Documentation should include process maps, technical design, credential model, runbook, exception guide, test evidence, business owner sign-off, and support contacts. Without documentation, every failure becomes a rediscovery exercise, and the automation program becomes dependent on individual knowledge.

How Neotechie Can Help

Neotechie helps organizations implement RPA services for bot deployment with a focus on governed, production-grade execution. The team can support process discovery, bot design, development, testing, deployment, exception handling, monitoring, release support, and ongoing operations across finance, HR, RCM, compliance, and operational support workflows.
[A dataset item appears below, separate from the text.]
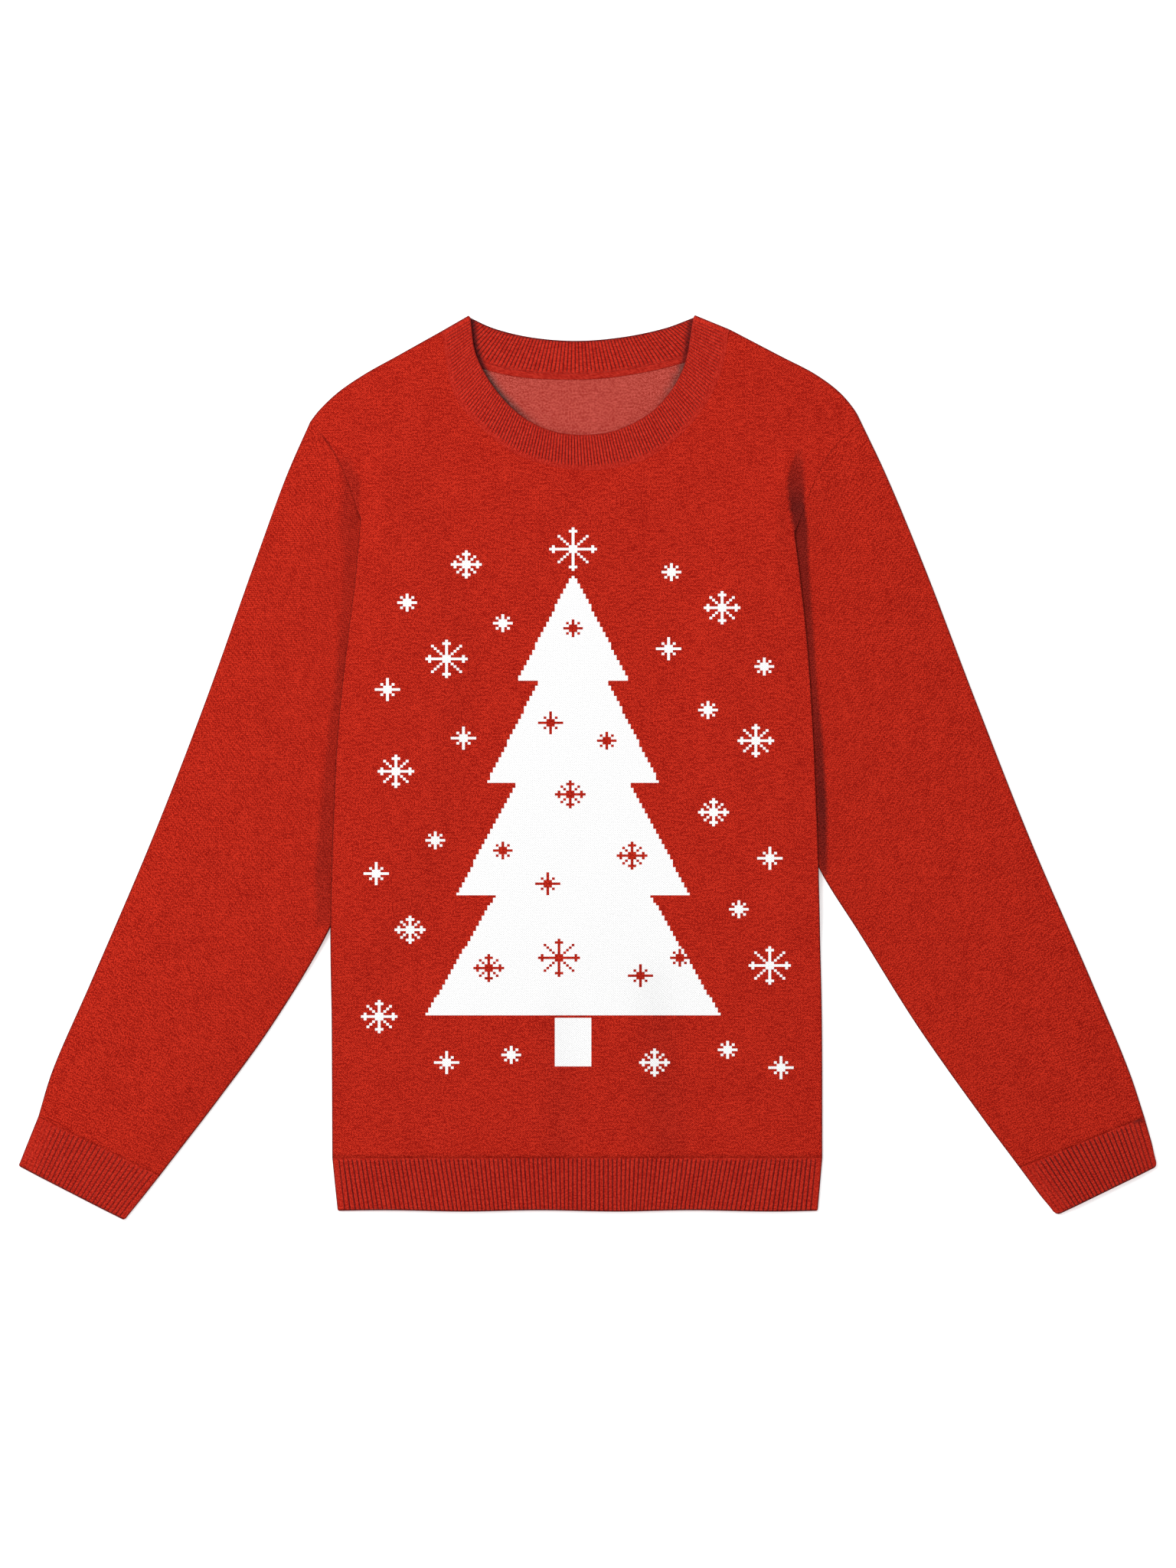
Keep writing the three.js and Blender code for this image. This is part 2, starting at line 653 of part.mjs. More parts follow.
const sweater = new THREE.Group();
sweater.add(piece('back_panel', backPanel(), COLOURS.inside));
sweater.add(piece('front_panel', frontPanel(), COLOURS.knit));
['left', 'right'].forEach((side) => {
  sweater.add(piece(`sleeve_${side}`, sleeve(side), COLOURS.sleeve));
  sweater.add(piece(`cuff_${side}`, cuff(side), COLOURS.rib));
});
sweater.add(piece('collar', collar(), COLOURS.collar));
sweater.add(piece('hem_rib', hemRib(), COLOURS.rib));

export default sweater;
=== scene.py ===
"""Dresses the laid crew-neck sweater: fine cloth shells, real ribs, knit finishes, light and camera."""

import logging
import math
from dataclasses import dataclass, field
from enum import Enum
from typing import Callable, ClassVar

import bmesh
import bpy
import numpy as np
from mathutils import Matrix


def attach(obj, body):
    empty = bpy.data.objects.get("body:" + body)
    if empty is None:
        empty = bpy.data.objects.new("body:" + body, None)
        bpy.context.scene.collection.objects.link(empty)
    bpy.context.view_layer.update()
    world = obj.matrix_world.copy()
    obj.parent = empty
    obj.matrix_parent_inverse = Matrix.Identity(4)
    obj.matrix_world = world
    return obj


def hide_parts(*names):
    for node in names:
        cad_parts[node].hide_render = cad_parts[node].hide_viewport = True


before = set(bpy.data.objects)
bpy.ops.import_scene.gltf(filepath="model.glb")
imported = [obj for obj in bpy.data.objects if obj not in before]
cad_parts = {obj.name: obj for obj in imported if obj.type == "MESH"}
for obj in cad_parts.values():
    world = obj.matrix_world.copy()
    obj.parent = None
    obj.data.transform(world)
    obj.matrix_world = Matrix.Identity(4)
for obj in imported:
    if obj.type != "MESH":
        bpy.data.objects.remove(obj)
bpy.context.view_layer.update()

log = logging.getLogger("sweater")

MM = 0.001

# Fabric and layers, in millimetres
WALL = 1.6
CLOTH = 1.3
SEAM = 0.03
LAYER_GAP = 0.3
LAID_HEIGHT = 2 * WALL + LAYER_GAP
TUCK_LIFT = WALL + LAYER_GAP
COVER_LIFT = 2 * TUCK_LIFT
ROLL = 1.3
SEAM_DROP = 0.35
SEAM_WIDTH = 0.9
NECK_GROOVE = 0.06
FAR = 99.0

# Air between the layers, and how far the lift over a tucked layer reaches
BODY_LOFT = 1.1
SLEEVE_LOFT = 1.9
SLEEVE_LOFT_MARGIN = 0.22
ARMHOLE_LOFT = 0.8
NECK_LOFT = 0.9
COLLAR_STAND = 0.8
COLLAR_HEIGHT = LAID_HEIGHT + NECK_LOFT
LOFT_MARGIN = 35
CREST_MARGIN = 11
SLEEVE_REACH = (26, 26)
FRONT_REACH = (30, 40)
SLEEVE_OPEN = (20, 60)

# Ribs
RIB_RELIEF = 0.55
HEM_RIBS = 110
CUFF_RIBS = 27
COLLAR_FRONT_RIBS = 128
COLLAR_BACK_RIBS = 72
RIB_STEPS = 8
FOLD_STEPS = 6
COLLAR_DEPTH = 28
LINK_RELIEF = 0.28
GROOVE_SHADE = 1.0
RIM_SHADE = 0.85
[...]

Neotechie works across leading RPA and automation platforms, including Automation Anywhere, UiPath, and Microsoft Power Automate.

Neotechie’s automation proof points include 60+ bots per client and 24/7 automation operations, reflecting the importance of support beyond go-live. To plan bot deployment with governance, monitoring, and long-term reliability, Explore Neotechie’s automation services.

Conclusion

RPA bot deployment succeeds when leaders treat it as an operational launch, not a technical handoff. The right implementation model covers process readiness, access, testing, exceptions, monitoring, documentation, and support. If your organization is moving bots from pilot to production, Neotechie can help deploy automation that keeps working after go-live.

Frequently Asked Questions

Q. What should be ready before deploying an RPA bot?

The process rules, source data, access model, exception paths, testing evidence, monitoring plan, and support ownership should be ready. Deployment should not begin until business and IT teams agree on the operating model.

Q. Why do RPA bots fail in production?

Bots often fail because systems change, data quality is poor, exceptions are not defined, or monitoring is weak. Production support and change control reduce these risks.

Q. How should bot performance be measured after go-live?

Teams should track run success rate, transaction volume, exception volume, completion time, recovery time, and business impact. These measures help leaders see whether automation is improving operations.